§ **EXERCISE DESCRIPTION**: In the listing that follows, locate the line containing "obj.data.transform(world)" and the line containing "points = [vertex.co". Retype exactly those two lines and every line between them, and nothing more.

§ **DATA SHOWN**:
☆ ☆ ☆
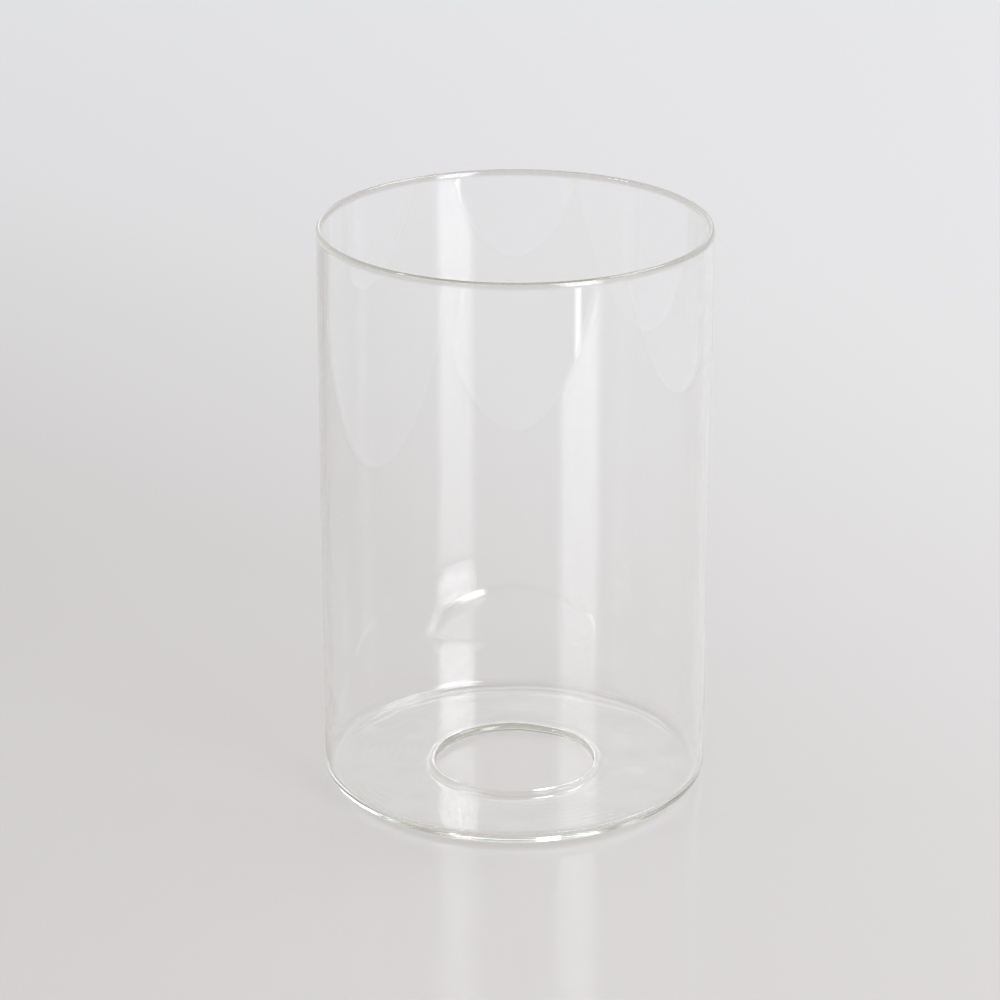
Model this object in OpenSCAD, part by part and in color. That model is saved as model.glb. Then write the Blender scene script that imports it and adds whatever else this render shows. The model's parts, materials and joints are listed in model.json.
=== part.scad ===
// Clear glass cylinder, open at the top, with its foot turned in to a flat base that has one round hole.
// It is lathe-worked from one length of tube: the wall is the tube itself, and the base is the tube's end,
// rolled inwards while hot. The model is cut across the wall just above the heel, into those two shapes.
// Millimetres, +Z up. The origin is at the centre of the foot, on the surface that the glass stands on.

/* [Tube] */
// Outside diameter of the tube
outer_d = 100; // [90:0.5:200]
// Height from the foot to the top of the rim
height = 149; // [60:0.5:300]
// Thickness of the tube's wall
wall_t = 1.8; // [1.2:0.1:3]

/* [Base] */
// Thickness of the turned-in base
base_t = 2.3; // [1.4:0.1:3]
// Radius of the heel, where the outside of the wall rolls into the foot
heel_r = 3.9; // [1.4:0.1:4]
// Radius inside the corner between the wall and the base
corner_r = 2; // [0.6:0.1:5]

/* [Hole] */
// Diameter of the hole in the base
hole_d = 41; // [28:0.5:54]
// Thickness of the lip around the hole
lip_t = 2.5; // [2.2:0.1:4]
// Radius of the lip's two edges at the hole
lip_edge_r = 0.9; // [0.3:0.1:0.9]
// Radius where the lip runs out into the top of the base
lip_blend_r = 3; // [0.4:0.1:3]

/* [Hidden] */
outer_r = outer_d / 2;
inner_r = outer_r - wall_t;
hole_r = hole_d / 2;
rim_r = wall_t / 2;

// Height at which the wall is straight on both sides, where the two shapes meet
joint_z = max(heel_r, base_t + corner_r);

// The lip is a rounded bar: a straight land at the hole, and a half round where it meets the base
lip_round_r = lip_t / 2;
lip_round_x = hole_r + lip_round_r;

// The blend is an arc that touches the lip's half round and the top of the base
lip_rise = max(0, lip_t - base_t);
blend_run = sqrt(lip_rise * (2 * lip_blend_r + base_t));
blend_x = lip_round_x + blend_run;
blend_z = base_t + lip_blend_r;
blend_lean = lip_round_r / (lip_round_r + lip_blend_r);
touch_x = lip_round_x + blend_run * blend_lean;
touch_z = lip_round_r + (blend_z - lip_round_r) * blend_lean;

glass_tint = [0.82, 0.88, 0.83, 0.35];
$fn = 192;

// Section of the wall: straight sides, and a rim melted to a full round
module wall_section() {
    translate([inner_r, joint_z])
        square([wall_t, height - rim_r - joint_z]);
    translate([inner_r + rim_r, height - rim_r])
        circle(r = rim_r);
}

// The space inside the glass, above the base, with a round corner where it meets the wall
module inside_section() {
    translate([0, base_t])
        square([inner_r - corner_r, height]);
    translate([0, base_t + corner_r])
        square([inner_r, height]);
    translate([inner_r - corner_r, base_t + corner_r])
        circle(r = corner_r);
}

// What the round heel leaves out of a square corner, with a margin beyond the glass
module heel_relief_section() {
    margin = 1;
    difference() {
        translate([outer_r - heel_r, -margin])
            square([heel_r + margin, heel_r + margin]);
        translate([outer_r - heel_r, heel_r])
            circle(r = heel_r);
    }
}

// Section of the base and the heel, from behind the lip out to the wall
module floor_section() {
    difference() {
        translate([lip_round_x, 0])
            square([outer_r - lip_round_x, joint_z]);
        inside_section();
        heel_relief_section();
    }
}

// Section of the lip: rounded edges and a straight land at the hole, half round behind
module lip_section() {
    translate([hole_r, lip_edge_r])
        square([lip_edge_r, lip_t - 2 * lip_edge_r]);
    for (edge_z = [lip_edge_r, lip_t - lip_edge_r])
        translate([hole_r + lip_edge_r, edge_z])
            circle(r = lip_edge_r);
    translate([hole_r + lip_edge_r, 0])
        square([lip_round_r - lip_edge_r, lip_t]);
    translate([lip_round_x, lip_round_r])
        circle(r = lip_round_r);
}

// Section of the hollow blend between the lip and the base
module blend_section() {
    difference() {
        polygon([
            [lip_round_x, 0],
            [blend_x, 0],
            [blend_x, base_t],
            [touch_x, touch_z],
            [lip_round_x, lip_round_r]
        ]);
        translate([blend_x, blend_z])
            circle(r = lip_blend_r);
    }
}

// The straight tube, down to the top of the heel
module wall_tube() {
    color(glass_tint)
        rotate_extrude()
            wall_section();
}

// The turned-in end: heel, flat base and the lip of the hole
module base_ring() {
    color(glass_tint)
        rotate_extrude() {
            floor_section();
            lip_section();
            if (lip_rise > 0)
                blend_section();
        }
}

wall_tube();
base_ring();
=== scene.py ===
# %% [markdown]
# # A clear glass cylinder with a turned-in base
# The real object is one piece of glass. A glassworker turns a length of clear tube on a lathe, melts the
# mouth's edge until it rounds itself, then softens the other end, rolls it inwards to a flat base and opens
# a hole in the middle. This lesson spins the same cross-section round an axis, as the lathe does, and then
# gives the glass the faint unevenness that handwork leaves. Clear glass shows little of itself: what is
# seen is light that it bends and mirrors, so the set around it matters as much as the glass.

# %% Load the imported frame
import json
import math

import bmesh
import bpy
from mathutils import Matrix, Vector

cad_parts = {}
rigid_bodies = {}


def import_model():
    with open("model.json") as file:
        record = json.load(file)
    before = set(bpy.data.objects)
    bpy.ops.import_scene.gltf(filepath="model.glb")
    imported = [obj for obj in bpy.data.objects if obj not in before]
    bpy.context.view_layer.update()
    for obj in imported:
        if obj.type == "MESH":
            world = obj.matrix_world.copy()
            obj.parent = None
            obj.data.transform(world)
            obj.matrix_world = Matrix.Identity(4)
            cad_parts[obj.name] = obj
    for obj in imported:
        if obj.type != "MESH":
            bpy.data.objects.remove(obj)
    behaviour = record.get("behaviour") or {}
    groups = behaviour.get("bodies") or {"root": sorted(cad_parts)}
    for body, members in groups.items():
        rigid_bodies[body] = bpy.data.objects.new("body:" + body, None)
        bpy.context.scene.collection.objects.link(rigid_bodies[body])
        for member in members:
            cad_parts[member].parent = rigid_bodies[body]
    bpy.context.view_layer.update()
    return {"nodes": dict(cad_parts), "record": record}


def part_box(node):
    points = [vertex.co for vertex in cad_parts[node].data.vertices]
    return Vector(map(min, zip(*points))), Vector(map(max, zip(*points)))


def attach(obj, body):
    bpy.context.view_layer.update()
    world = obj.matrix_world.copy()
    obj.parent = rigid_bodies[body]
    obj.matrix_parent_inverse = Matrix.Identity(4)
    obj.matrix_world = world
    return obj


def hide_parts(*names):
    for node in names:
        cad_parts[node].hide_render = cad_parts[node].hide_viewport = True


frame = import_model()
record = frame["record"]
MM = 0.001
print("packed nodes:", sorted(frame["nodes"]))

# %% [markdown]
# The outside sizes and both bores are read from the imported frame, so that the glass fits its collision
# model. The smaller radii aren't in the frame. They are the sizes that the glassworker's tools give. The
# flame leaves the edge of the hole almost fully round, and the rim a little taller than a half circle.

# %% Sizes of the glass
tube_low, tube_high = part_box("wall_tube")
bores = {m["name"]: m["dims"] for m in record["mounts"] if m["kind"] == "bore"}
OUTER_R = round((tube_high.x - tube_low.x) / 2, 5)
HEIGHT = tube_high.z
INNER_R = bores["mouth"]["r_mm"] * MM
HOLE_R = bores["base_hole"]["r_mm"] * MM
BASE_T = 2.3 * MM
HEEL_R = 3.9 * MM
CORNER_R = 2.0 * MM
LIP_T = 2.5 * MM
LIP_BLEND_R = 3.0 * MM
WALL_T = OUTER_R - INNER_R
LIP_FLAT = 0.1 * MM
LIP_EDGE_R = (LIP_T - LIP_FLAT) / 2
RIM_RISE = 1.9 * MM
print(f"outside {2 * OUTER_R / MM:.1f} mm, height {HEIGHT / MM:.1f} mm, wall {WALL_T / MM:.2f} mm")

# %% [markdown]
# The cross-section is one closed outline of straight stretches and arcs, drawn on one side of the axis.
# Each stretch gets as many points as it needs: many on the worked parts and few on the plain wall. Close to
# an arc a straight stretch gets a short extra step, so that smooth shading doesn't bend the long faces
# beside it.


# %% Draw the section
def straight(start, end, steps):
    """Points from start up to, and not including, end."""
    return [Vector(start).lerp(Vector(end), i / steps) for i in range(steps)]


def arc(centre, radius, turn_from, turn_to, steps):
    """Points on an arc, in degrees, up to and not including its end."""
    turns = [math.radians(turn_from + (turn_to - turn_from) * i / steps) for i in range(steps)]
    return [Vector((centre[0] + radius * math.cos(t), centre[1] + radius * math.sin(t))) for t in turns]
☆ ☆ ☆
§ **THE ANSWER**:
            obj.data.transform(world)
            obj.matrix_world = Matrix.Identity(4)
            cad_parts[obj.name] = obj
    for obj in imported:
        if obj.type != "MESH":
            bpy.data.objects.remove(obj)
    behaviour = record.get("behaviour") or {}
    groups = behaviour.get("bodies") or {"root": sorted(cad_parts)}
    for body, members in groups.items():
        rigid_bodies[body] = bpy.data.objects.new("body:" + body, None)
        bpy.context.scene.collection.objects.link(rigid_bodies[body])
        for member in members:
            cad_parts[member].parent = rigid_bodies[body]
    bpy.context.view_layer.update()
    return {"nodes": dict(cad_parts), "record": record}


def part_box(node):
    points = [vertex.co for vertex in cad_parts[node].data.vertices]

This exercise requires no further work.